Yes, the line between failed Bond George Lazenby and alcoholic ’70s football star George Best, tenuous to begin with, has been altogether erased in this film. What follows is a shapeless, meandering non-narrative in which mumbling mercenary George drops out of a proposed African coup he’s supposed to be delivering (when a sponsor warns that he doesn’t want a lot of raping and looting, George grins back “When you hire men to kill, you can’t complain about how they spend their spare time,” the nearest thing to a James Bond quip in the film) and starts to listen to hippies and intellectuals.

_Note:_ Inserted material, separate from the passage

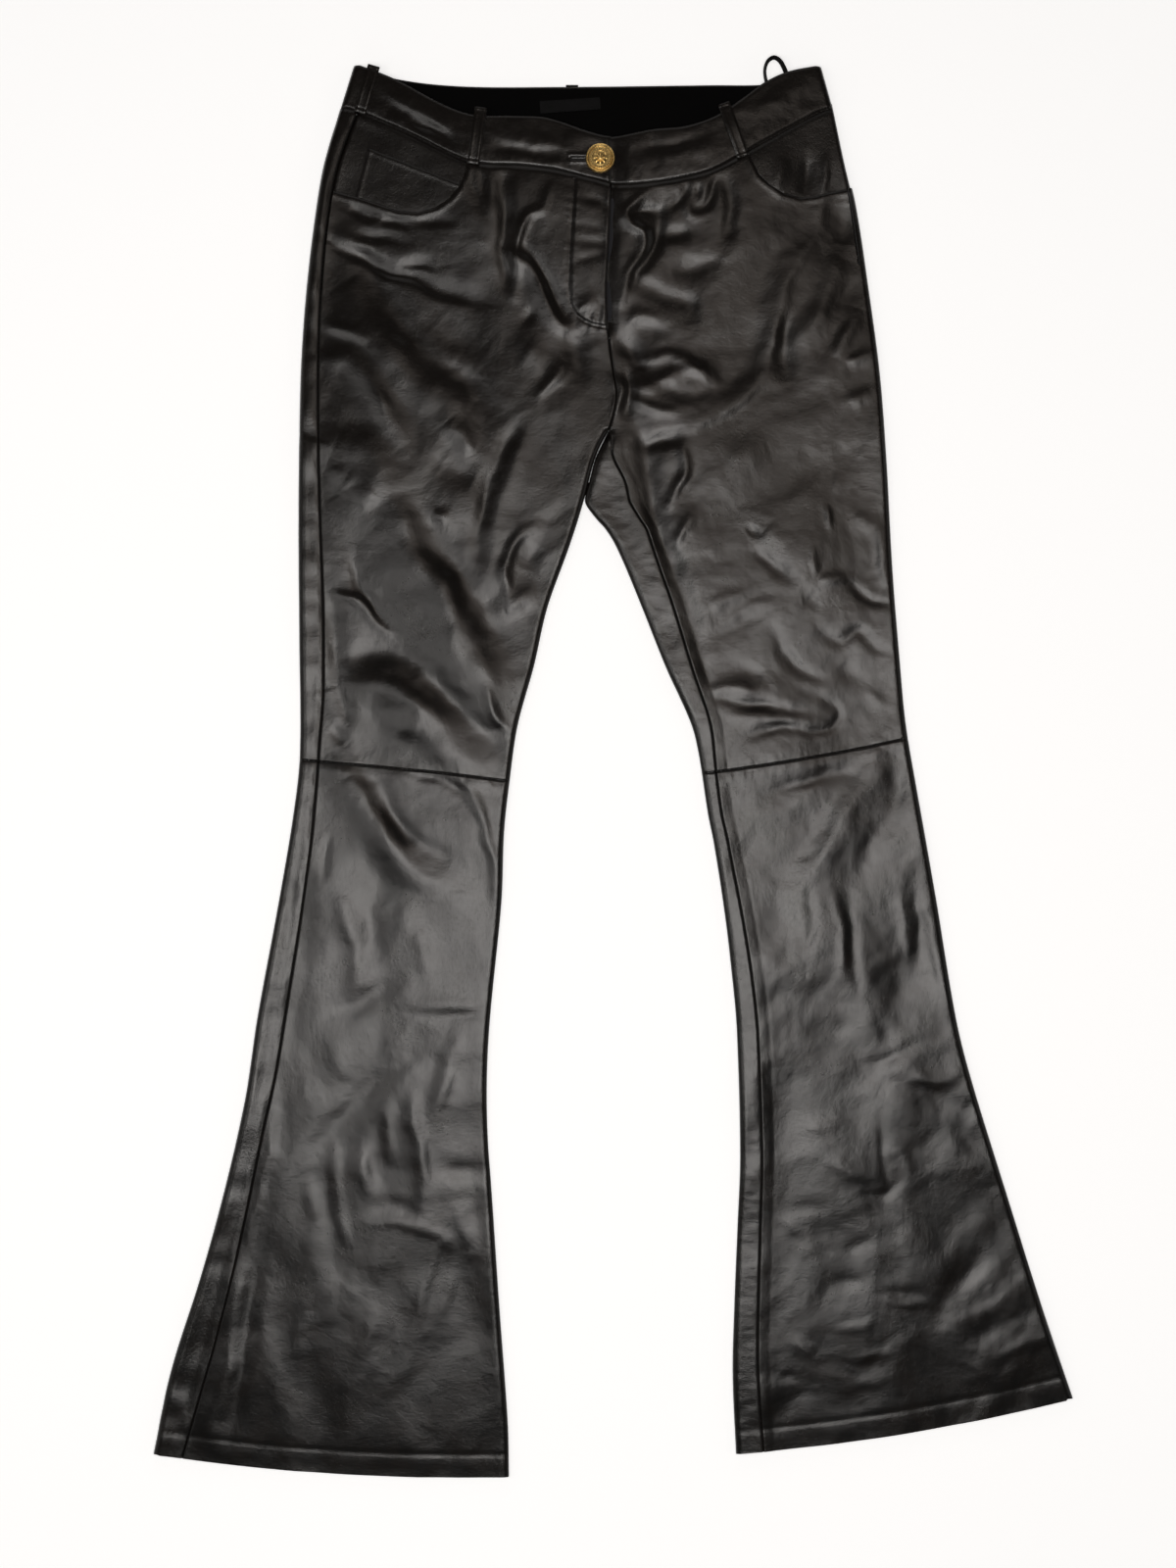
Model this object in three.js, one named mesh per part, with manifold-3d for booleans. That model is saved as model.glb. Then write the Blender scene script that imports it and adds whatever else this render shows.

Lazenby himself, bedecked with hair-shapes and built like the proverbial ceramic latrine, has perfected his Sean Connery impersonation, just stopping short of the accent, although there’s no trace of his native Australia (Greer herself sounds less Antipodean in this than she does today). I always felt bad for him getting ejected from Bondhood and never really finding a George-shaped niche afterwards. ON HER MAJESTY’S SECRET SERVICE is probably the best Bond (Rigg! Savalas!) and if George struggled to fill the shoes of his predecessor (“This never happened to the other fellow!”), his orange face surmounted by a cap of burnished wooden hair, his voice dubbed in several scenes, he still did a decent job of the tragic ending.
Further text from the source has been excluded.